### Your task
Give every line below again, exactly.
--- Begin Data shown ---
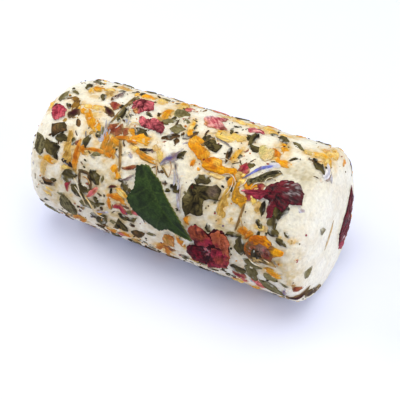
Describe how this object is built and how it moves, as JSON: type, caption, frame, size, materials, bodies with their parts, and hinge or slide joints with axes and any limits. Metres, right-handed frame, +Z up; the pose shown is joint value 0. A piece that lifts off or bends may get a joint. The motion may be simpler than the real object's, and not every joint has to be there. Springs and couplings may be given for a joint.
{
  "type": "goat cheese log with flowers",
  "caption": "Soft fresh goat cheese log lying on its side, with rounded ends, rolled in dried petals, herb leaves and stems that cover its skin.",
  "frame": {"origin": "under the middle of the log's box, on the surface that it lies on", "axes": "+X along the log towards the end cap with the wine-red petal, +Z up"},
  "size_m": [0.0964, 0.0492, 0.0463],
  "materials": {
    "cheese_log": "soft matt fresh curd with petals and leaf flakes pressed into its skin",
    "green_leaf": "dull dark green leaf with fine pale veins",
    "rose_bloom": "crumpled dried petals, dark crimson to salmon",
    "wine_petal": "dark wine petal with a slight gloss",
    "pink_petal_left": "pink-red dried petal",
    "calyx": "olive-brown dry calyx",
    "olive_leaf_left": "olive-grey dry leaf",
    "striated_leaf": "dark brown striated dry leaf",
    "rose_upper": "bright rose petals with fine folds",
    "rose_lower": "rose petals with fine folds",
    "pink_fan": "pale pink fan of petals",
    "rose_small": "small rose petal",
    "round_leaf": "pale olive round leaf",
    "dark_leaf": "dark olive leaf",
    "marigold_petal": "satin yellow-orange petal",
    "marigold_fold": "bright orange folded petal",
    "amber_petal": "amber petal",
    "crumpled_leaf": "crumpled dark leaf",
    "cornflower": "blue-violet petal with a pale edge",
    "curl_leaf": "curled olive leaf",
    "marigold_bloom": "orange petals round a dark centre",
    "peach_petal": "tan-orange petal",
    "brown_leaf": "brown dry leaf",
    "dark_leaf_low": "nearly black dry leaf",
    "end_petal": "dark wine petal with a slight gloss",
    "far_leaf": "dull green leaf with fine pale veins",
    "far_rose": "crumpled dried petals, dark crimson to salmon",
    "far_pink_petal": "bright rose petals with fine folds",
    "far_rose_petals": "rose petals with fine folds",
    "far_wine_petal": "dark wine petal with a slight gloss",
    "far_marigold": "orange petals round a dark centre",
    "far_marigold_fold": "bright orange folded petal",
    "far_marigold_petal": "satin yellow-orange petal",
    "far_olive_leaf": "dark olive striated dry leaf",
    "left_end_petal": "pink-red dried petal"
  },
  "bodies": {
    "root": {"cheese_log": "cheese_log", "green_leaf": "green_leaf", "rose_bloom": "rose_bloom", "wine_petal": "wine_petal", "pink_petal_left": "pink_petal_left", "calyx": "calyx", "olive_leaf_left": "olive_leaf_left", "striated_leaf": "striated_leaf", "rose_upper": "rose_upper", "rose_lower": "rose_lower", "pink_fan": "pink_fan", "rose_small": "rose_small", "round_leaf": "round_leaf", "dark_leaf": "dark_leaf", "marigold_petal": "marigold_petal", "marigold_fold": "marigold_fold", "amber_petal": "amber_petal", "crumpled_leaf": "crumpled_leaf", "cornflower": "cornflower", "curl_leaf": "curl_leaf", "marigold_bloom": "marigold_bloom", "peach_petal": "peach_petal", "brown_leaf": "brown_leaf", "dark_leaf_low": "dark_leaf_low", "end_petal": "end_petal", "far_leaf": "far_leaf", "far_rose": "far_rose", "far_pink_petal": "far_pink_petal", "far_rose_petals": "far_rose_petals", "far_wine_petal": "far_wine_petal", "far_marigold": "far_marigold", "far_marigold_fold": "far_marigold_fold", "far_marigold_petal": "far_marigold_petal", "far_olive_leaf": "far_olive_leaf", "left_end_petal": "left_end_petal"}
  },
  "joints": []
}
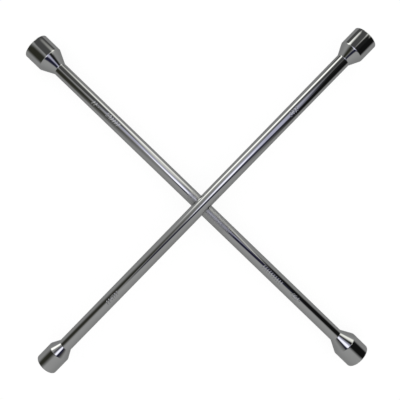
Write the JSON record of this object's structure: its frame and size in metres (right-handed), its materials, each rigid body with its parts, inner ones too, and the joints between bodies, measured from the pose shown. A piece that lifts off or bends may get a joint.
--- End Data shown ---
### The result
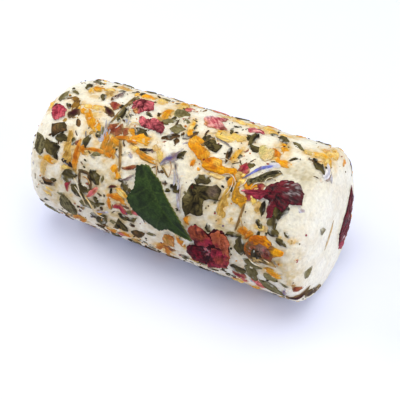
Describe how this object is built and how it moves, as JSON: type, caption, frame, size, materials, bodies with their parts, and hinge or slide joints with axes and any limits. Metres, right-handed frame, +Z up; the pose shown is joint value 0. A piece that lifts off or bends may get a joint. The motion may be simpler than the real object's, and not every joint has to be there. Springs and couplings may be given for a joint.
{
  "type": "goat cheese log with flowers",
  "caption": "Soft fresh goat cheese log lying on its side, with rounded ends, rolled in dried petals, herb leaves and stems that cover its skin.",
  "frame": {"origin": "under the middle of the log's box, on the surface that it lies on", "axes": "+X along the log towards the end cap with the wine-red petal, +Z up"},
  "size_m": [0.0964, 0.0492, 0.0463],
  "materials": {
    "cheese_log": "soft matt fresh curd with petals and leaf flakes pressed into its skin",
    "green_leaf": "dull dark green leaf with fine pale veins",
    "rose_bloom": "crumpled dried petals, dark crimson to salmon",
    "wine_petal": "dark wine petal with a slight gloss",
    "pink_petal_left": "pink-red dried petal",
    "calyx": "olive-brown dry calyx",
    "olive_leaf_left": "olive-grey dry leaf",
    "striated_leaf": "dark brown striated dry leaf",
    "rose_upper": "bright rose petals with fine folds",
    "rose_lower": "rose petals with fine folds",
    "pink_fan": "pale pink fan of petals",
    "rose_small": "small rose petal",
    "round_leaf": "pale olive round leaf",
    "dark_leaf": "dark olive leaf",
    "marigold_petal": "satin yellow-orange petal",
    "marigold_fold": "bright orange folded petal",
    "amber_petal": "amber petal",
    "crumpled_leaf": "crumpled dark leaf",
    "cornflower": "blue-violet petal with a pale edge",
    "curl_leaf": "curled olive leaf",
    "marigold_bloom": "orange petals round a dark centre",
    "peach_petal": "tan-orange petal",
    "brown_leaf": "brown dry leaf",
    "dark_leaf_low": "nearly black dry leaf",
    "end_petal": "dark wine petal with a slight gloss",
    "far_leaf": "dull green leaf with fine pale veins",
    "far_rose": "crumpled dried petals, dark crimson to salmon",
    "far_pink_petal": "bright rose petals with fine folds",
    "far_rose_petals": "rose petals with fine folds",
    "far_wine_petal": "dark wine petal with a slight gloss",
    "far_marigold": "orange petals round a dark centre",
    "far_marigold_fold": "bright orange folded petal",
    "far_marigold_petal": "satin yellow-orange petal",
    "far_olive_leaf": "dark olive striated dry leaf",
    "left_end_petal": "pink-red dried petal"
  },
  "bodies": {
    "root": {"cheese_log": "cheese_log", "green_leaf": "green_leaf", "rose_bloom": "rose_bloom", "wine_petal": "wine_petal", "pink_petal_left": "pink_petal_left", "calyx": "calyx", "olive_leaf_left": "olive_leaf_left", "striated_leaf": "striated_leaf", "rose_upper": "rose_upper", "rose_lower": "rose_lower", "pink_fan": "pink_fan", "rose_small": "rose_small", "round_leaf": "round_leaf", "dark_leaf": "dark_leaf", "marigold_petal": "marigold_petal", "marigold_fold": "marigold_fold", "amber_petal": "amber_petal", "crumpled_leaf": "crumpled_leaf", "cornflower": "cornflower", "curl_leaf": "curl_leaf", "marigold_bloom": "marigold_bloom", "peach_petal": "peach_petal", "brown_leaf": "brown_leaf", "dark_leaf_low": "dark_leaf_low", "end_petal": "end_petal", "far_leaf": "far_leaf", "far_rose": "far_rose", "far_pink_petal": "far_pink_petal", "far_rose_petals": "far_rose_petals", "far_wine_petal": "far_wine_petal", "far_marigold": "far_marigold", "far_marigold_fold": "far_marigold_fold", "far_marigold_petal": "far_marigold_petal", "far_olive_leaf": "far_olive_leaf", "left_end_petal": "left_end_petal"}
  },
  "joints": []
}
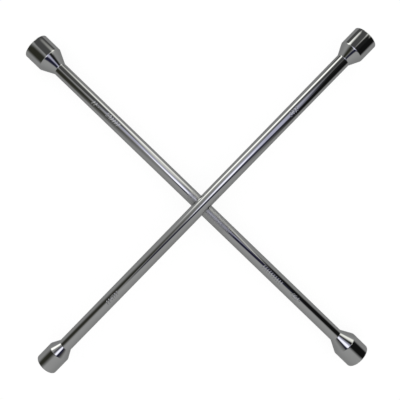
Write the JSON record of this object's structure: its frame and size in metres (right-handed), its materials, each rigid body with its parts, inner ones too, and the joints between bodies, measured from the pose shown. A piece that lifts off or bends may get a joint.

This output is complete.